What is a good free IDE for perl ? was asked on Experts Exchange. Apparently it is some sort of paid site where you can get answers from, well, experts. There are a bunch of Perl related questions. I have not checked too deeply how this site works or if the answers are reasonable.

I also often see Perl related comments on Daniweb. The most recent one was about Perl Encoding??

Familiarity

You might wonder why people ask Perl related questions on those less Perl-related forums. I think the main reason is familiarity and maybe laziness. It's much easier and personally safer to go to a forum you are already familiar with, where you might already know some people than to go to some strange place.

Better value from Perl

Sinan Ünür, wrote in a recent post about The Economic Perspective of Marketing Perl that the main thing people in the Perl community could do is just to be better in Perl.
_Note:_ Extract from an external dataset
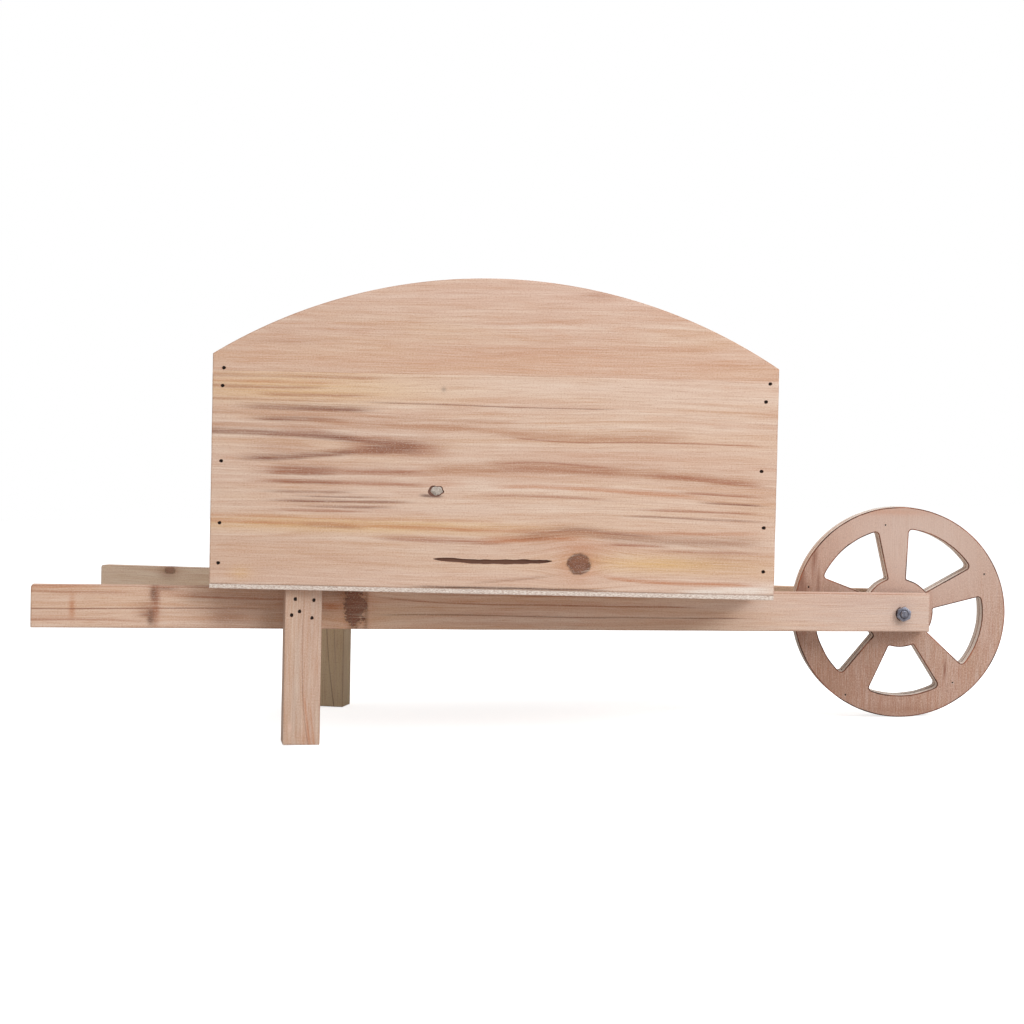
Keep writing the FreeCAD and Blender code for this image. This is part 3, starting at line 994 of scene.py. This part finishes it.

I agree that it would be very valuable to each one of us and to the whole community if each one of us and the whole community would give better value to the "users". Who can be real end-users, clients, bosses etc. This also means IMHO we should ensure that other users of Perl also improve their knowledge. You know. The other 400,000 or so who are using Perl but don't interact with the core Perl community.

Help them

Earlier I submitted some answers to some of these forums but I am far from being an expert on all these subjects and I also have limited time. So why not get more people from the Perl community involved in it?

If a few more people subscribed to these Alerts and if they answered at only one question every day each, we could help a lot more people using Perl better. Which in turn would improve our own world.